-- START Data shown --
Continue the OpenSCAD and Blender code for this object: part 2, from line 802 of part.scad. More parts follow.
-- END Data shown --
-- START Data shown --
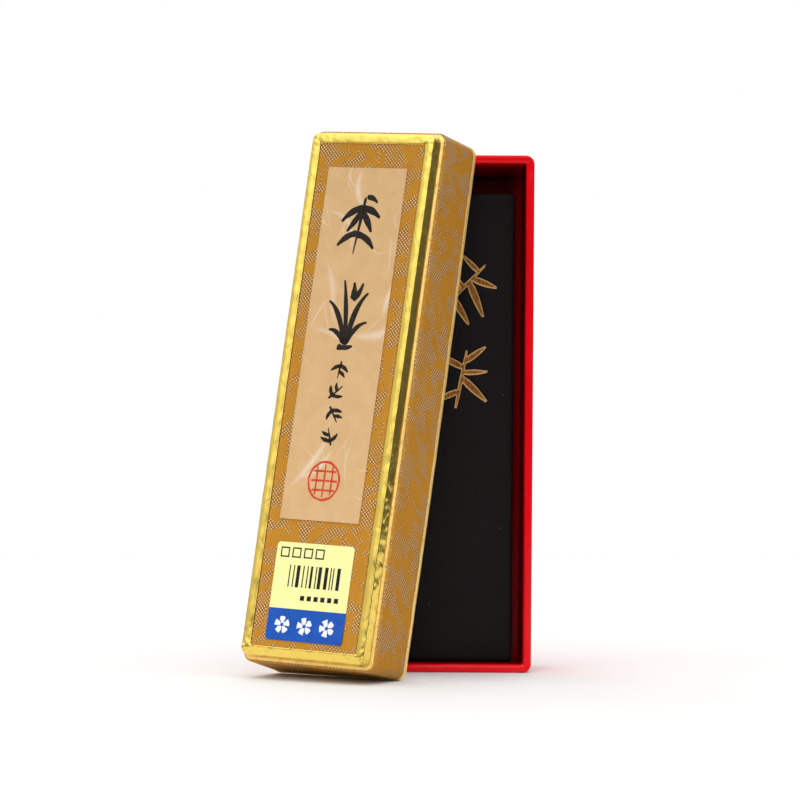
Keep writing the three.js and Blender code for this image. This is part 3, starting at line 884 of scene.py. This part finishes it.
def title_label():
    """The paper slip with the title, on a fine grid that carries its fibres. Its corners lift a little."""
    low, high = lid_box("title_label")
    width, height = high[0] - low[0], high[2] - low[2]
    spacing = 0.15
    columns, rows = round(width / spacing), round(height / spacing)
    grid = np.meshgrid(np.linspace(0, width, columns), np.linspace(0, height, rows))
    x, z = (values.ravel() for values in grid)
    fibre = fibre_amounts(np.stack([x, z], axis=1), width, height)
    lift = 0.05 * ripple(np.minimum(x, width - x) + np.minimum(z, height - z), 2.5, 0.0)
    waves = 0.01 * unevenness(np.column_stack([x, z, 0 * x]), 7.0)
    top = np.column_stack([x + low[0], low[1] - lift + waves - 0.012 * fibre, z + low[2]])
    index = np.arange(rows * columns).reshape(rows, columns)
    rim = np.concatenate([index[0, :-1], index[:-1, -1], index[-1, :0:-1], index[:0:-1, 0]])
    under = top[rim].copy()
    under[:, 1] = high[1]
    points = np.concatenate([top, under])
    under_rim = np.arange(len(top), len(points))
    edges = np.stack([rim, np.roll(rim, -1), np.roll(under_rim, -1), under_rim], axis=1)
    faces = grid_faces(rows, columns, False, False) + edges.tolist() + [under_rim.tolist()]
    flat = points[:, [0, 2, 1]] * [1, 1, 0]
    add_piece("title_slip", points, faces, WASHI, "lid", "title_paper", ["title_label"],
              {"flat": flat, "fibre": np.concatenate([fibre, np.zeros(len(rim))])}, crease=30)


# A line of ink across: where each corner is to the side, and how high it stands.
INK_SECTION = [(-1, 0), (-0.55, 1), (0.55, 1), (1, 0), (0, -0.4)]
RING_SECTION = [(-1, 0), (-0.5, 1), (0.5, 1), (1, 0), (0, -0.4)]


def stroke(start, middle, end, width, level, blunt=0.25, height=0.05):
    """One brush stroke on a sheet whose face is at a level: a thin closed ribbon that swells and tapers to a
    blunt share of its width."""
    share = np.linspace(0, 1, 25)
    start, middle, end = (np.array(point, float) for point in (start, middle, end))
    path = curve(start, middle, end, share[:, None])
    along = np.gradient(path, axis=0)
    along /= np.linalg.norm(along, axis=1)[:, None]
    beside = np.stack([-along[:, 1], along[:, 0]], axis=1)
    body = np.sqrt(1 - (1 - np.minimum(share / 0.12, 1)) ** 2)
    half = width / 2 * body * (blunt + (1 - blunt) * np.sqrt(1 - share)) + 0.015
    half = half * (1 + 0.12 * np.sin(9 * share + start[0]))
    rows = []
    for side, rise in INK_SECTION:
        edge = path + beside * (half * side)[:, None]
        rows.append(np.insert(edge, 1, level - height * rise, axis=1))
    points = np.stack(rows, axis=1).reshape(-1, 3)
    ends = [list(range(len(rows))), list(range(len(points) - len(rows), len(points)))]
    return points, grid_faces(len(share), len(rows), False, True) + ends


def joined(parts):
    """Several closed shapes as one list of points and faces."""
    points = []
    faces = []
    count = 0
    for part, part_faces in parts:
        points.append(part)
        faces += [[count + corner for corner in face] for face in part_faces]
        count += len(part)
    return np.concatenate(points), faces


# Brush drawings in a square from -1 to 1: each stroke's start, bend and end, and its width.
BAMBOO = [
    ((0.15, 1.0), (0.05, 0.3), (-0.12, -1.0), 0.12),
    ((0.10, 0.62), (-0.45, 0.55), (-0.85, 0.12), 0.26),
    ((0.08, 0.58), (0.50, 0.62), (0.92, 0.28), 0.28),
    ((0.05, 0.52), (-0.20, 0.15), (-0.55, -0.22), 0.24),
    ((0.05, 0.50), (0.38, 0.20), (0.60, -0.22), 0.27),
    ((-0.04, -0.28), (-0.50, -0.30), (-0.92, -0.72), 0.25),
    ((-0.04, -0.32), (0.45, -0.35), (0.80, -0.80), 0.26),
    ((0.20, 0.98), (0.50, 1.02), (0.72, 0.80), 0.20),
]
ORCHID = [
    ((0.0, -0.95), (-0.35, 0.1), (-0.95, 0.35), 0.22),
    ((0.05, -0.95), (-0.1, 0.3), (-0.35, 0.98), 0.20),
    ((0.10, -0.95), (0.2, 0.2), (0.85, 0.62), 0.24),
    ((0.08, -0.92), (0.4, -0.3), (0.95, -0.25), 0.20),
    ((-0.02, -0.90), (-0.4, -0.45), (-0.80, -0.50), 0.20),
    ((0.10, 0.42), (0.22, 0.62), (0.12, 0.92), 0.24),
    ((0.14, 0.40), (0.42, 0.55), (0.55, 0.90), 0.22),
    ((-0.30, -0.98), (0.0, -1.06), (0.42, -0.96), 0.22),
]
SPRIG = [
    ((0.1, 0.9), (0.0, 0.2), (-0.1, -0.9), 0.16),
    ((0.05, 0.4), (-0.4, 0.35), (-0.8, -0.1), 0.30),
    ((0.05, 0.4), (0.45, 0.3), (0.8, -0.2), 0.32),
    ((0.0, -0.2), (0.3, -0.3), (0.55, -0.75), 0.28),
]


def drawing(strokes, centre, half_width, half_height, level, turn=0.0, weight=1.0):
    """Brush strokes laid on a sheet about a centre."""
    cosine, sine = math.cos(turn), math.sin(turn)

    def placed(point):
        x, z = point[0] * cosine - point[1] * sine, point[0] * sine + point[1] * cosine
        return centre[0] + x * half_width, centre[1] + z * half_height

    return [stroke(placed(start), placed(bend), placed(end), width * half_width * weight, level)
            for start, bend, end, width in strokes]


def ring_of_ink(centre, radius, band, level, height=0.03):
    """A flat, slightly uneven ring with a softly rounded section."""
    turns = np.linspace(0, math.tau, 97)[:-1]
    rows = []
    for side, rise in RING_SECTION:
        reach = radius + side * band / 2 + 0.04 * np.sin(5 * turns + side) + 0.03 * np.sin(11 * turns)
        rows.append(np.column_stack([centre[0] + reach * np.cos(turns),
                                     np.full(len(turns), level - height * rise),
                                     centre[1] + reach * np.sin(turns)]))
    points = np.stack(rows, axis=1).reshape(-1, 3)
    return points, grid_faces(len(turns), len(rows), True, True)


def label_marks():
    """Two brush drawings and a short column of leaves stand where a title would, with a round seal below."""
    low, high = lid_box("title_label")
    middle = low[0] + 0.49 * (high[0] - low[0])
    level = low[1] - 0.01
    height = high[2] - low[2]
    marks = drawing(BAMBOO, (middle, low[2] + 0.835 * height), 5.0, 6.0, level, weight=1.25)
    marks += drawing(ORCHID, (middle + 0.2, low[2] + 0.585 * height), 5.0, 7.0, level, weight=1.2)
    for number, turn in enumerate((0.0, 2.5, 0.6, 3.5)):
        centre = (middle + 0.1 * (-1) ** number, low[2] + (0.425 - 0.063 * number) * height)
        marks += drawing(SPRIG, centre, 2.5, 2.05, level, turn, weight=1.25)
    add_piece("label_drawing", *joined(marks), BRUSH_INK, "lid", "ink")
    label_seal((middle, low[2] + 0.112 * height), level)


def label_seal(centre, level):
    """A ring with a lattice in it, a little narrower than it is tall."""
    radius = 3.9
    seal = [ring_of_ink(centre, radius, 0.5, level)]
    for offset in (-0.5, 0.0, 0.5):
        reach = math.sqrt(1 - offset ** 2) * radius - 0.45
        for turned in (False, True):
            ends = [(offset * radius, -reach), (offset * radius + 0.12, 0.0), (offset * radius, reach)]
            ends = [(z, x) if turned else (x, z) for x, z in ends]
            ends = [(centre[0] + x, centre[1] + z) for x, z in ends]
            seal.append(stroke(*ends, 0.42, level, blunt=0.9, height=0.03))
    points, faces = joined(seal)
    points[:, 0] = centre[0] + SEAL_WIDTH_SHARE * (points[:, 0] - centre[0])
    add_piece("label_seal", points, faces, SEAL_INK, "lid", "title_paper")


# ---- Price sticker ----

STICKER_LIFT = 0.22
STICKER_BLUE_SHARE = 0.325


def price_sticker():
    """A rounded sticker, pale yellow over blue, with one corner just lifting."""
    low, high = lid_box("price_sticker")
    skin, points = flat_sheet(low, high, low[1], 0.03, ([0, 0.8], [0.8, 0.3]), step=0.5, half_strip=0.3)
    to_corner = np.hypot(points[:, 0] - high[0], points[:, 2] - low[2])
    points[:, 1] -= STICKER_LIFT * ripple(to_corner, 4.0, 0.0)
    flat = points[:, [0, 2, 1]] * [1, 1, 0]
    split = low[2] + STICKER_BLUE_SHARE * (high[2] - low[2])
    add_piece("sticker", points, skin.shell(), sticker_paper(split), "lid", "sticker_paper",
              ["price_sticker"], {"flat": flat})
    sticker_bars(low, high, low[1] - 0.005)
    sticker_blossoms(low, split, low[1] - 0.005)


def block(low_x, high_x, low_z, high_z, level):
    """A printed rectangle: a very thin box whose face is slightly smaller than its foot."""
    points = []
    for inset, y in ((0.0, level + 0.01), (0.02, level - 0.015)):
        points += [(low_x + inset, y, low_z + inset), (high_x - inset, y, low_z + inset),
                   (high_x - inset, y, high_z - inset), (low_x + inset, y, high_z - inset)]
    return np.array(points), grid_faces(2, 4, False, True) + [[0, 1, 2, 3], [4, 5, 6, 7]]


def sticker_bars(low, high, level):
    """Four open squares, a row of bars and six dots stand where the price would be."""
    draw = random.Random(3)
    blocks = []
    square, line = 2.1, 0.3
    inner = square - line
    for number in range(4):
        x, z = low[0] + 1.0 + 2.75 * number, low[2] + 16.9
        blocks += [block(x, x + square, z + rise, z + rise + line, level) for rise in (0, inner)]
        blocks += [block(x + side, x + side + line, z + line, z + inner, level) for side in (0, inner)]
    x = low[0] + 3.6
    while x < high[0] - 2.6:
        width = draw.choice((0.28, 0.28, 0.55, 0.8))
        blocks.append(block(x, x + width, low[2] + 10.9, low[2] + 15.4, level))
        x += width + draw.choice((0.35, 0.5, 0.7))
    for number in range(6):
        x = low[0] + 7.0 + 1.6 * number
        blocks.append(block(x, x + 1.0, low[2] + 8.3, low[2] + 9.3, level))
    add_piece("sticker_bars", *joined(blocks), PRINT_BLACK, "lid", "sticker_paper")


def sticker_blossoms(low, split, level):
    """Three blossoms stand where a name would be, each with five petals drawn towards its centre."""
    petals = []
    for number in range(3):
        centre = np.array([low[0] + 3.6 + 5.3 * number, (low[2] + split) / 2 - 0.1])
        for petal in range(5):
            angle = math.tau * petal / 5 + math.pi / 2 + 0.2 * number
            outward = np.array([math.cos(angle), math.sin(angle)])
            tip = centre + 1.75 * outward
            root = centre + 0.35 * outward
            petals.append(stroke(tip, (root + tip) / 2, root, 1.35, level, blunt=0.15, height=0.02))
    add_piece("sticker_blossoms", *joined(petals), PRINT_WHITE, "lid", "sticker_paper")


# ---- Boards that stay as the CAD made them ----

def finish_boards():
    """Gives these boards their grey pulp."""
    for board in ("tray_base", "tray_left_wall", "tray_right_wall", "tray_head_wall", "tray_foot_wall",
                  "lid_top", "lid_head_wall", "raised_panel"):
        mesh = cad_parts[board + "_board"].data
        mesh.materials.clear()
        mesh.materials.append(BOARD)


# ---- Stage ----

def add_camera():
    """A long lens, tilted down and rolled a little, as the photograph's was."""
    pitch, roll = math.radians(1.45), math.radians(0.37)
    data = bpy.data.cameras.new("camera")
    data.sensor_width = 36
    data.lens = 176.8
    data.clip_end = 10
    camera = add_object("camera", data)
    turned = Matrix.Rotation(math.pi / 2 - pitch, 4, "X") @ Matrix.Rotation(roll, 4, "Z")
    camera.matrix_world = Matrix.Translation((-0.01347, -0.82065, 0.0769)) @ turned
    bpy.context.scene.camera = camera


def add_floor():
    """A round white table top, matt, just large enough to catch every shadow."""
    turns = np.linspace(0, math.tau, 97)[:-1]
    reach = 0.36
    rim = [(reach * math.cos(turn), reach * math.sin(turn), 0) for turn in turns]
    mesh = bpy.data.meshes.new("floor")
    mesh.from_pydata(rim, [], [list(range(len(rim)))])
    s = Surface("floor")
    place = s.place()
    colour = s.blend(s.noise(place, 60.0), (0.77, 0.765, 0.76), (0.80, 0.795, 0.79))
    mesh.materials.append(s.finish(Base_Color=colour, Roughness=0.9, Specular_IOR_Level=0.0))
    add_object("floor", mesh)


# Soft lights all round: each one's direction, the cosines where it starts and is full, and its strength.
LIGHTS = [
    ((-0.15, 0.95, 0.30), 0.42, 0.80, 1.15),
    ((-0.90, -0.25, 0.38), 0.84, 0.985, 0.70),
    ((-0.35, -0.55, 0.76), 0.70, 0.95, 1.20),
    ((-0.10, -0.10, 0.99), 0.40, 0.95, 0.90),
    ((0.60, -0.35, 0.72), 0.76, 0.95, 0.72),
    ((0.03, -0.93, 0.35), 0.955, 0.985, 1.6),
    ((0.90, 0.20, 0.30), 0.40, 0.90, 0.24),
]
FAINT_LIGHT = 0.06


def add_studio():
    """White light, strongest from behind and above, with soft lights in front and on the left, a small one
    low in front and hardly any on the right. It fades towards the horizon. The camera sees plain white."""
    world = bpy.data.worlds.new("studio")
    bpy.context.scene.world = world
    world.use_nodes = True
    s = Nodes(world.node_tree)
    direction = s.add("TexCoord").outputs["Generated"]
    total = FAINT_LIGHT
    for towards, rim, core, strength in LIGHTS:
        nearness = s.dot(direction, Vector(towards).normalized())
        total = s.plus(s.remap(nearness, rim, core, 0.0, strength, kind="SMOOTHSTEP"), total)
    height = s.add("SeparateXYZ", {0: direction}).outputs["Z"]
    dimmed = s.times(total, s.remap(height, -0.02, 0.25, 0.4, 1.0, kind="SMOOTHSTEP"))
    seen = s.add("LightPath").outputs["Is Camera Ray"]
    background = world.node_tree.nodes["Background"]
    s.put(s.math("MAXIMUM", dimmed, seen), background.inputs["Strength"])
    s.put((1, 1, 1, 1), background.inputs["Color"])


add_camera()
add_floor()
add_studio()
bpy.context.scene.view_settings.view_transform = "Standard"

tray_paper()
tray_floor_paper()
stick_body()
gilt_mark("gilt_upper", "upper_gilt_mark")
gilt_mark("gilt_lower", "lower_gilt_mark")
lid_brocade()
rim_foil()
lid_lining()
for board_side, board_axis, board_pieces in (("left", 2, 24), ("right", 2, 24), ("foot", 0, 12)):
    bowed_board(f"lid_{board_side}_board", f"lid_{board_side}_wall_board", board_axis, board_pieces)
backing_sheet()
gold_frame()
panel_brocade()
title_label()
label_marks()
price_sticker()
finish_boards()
-- END Data shown --
Task objective >>
Out of the data above, set down the lines from the one with "Keep writing the" to the one with "(0.5, 1), (1, 0), (0, -0.4)]", both included, exactly as written and with no additions.

Solution for this problem >>
Keep writing the three.js and Blender code for this image. This is part 3, starting at line 884 of scene.py. This part finishes it.
def title_label():
    """The paper slip with the title, on a fine grid that carries its fibres. Its corners lift a little."""
    low, high = lid_box("title_label")
    width, height = high[0] - low[0], high[2] - low[2]
    spacing = 0.15
    columns, rows = round(width / spacing), round(height / spacing)
    grid = np.meshgrid(np.linspace(0, width, columns), np.linspace(0, height, rows))
    x, z = (values.ravel() for values in grid)
    fibre = fibre_amounts(np.stack([x, z], axis=1), width, height)
    lift = 0.05 * ripple(np.minimum(x, width - x) + np.minimum(z, height - z), 2.5, 0.0)
    waves = 0.01 * unevenness(np.column_stack([x, z, 0 * x]), 7.0)
    top = np.column_stack([x + low[0], low[1] - lift + waves - 0.012 * fibre, z + low[2]])
    index = np.arange(rows * columns).reshape(rows, columns)
    rim = np.concatenate([index[0, :-1], index[:-1, -1], index[-1, :0:-1], index[:0:-1, 0]])
    under = top[rim].copy()
    under[:, 1] = high[1]
    points = np.concatenate([top, under])
    under_rim = np.arange(len(top), len(points))
    edges = np.stack([rim, np.roll(rim, -1), np.roll(under_rim, -1), under_rim], axis=1)
    faces = grid_faces(rows, columns, False, False) + edges.tolist() + [under_rim.tolist()]
    flat = points[:, [0, 2, 1]] * [1, 1, 0]
    add_piece("title_slip", points, faces, WASHI, "lid", "title_paper", ["title_label"],
              {"flat": flat, "fibre": np.concatenate([fibre, np.zeros(len(rim))])}, crease=30)


# A line of ink across: where each corner is to the side, and how high it stands.
INK_SECTION = [(-1, 0), (-0.55, 1), (0.55, 1), (1, 0), (0, -0.4)]
RING_SECTION = [(-1, 0), (-0.5, 1), (0.5, 1), (1, 0), (0, -0.4)]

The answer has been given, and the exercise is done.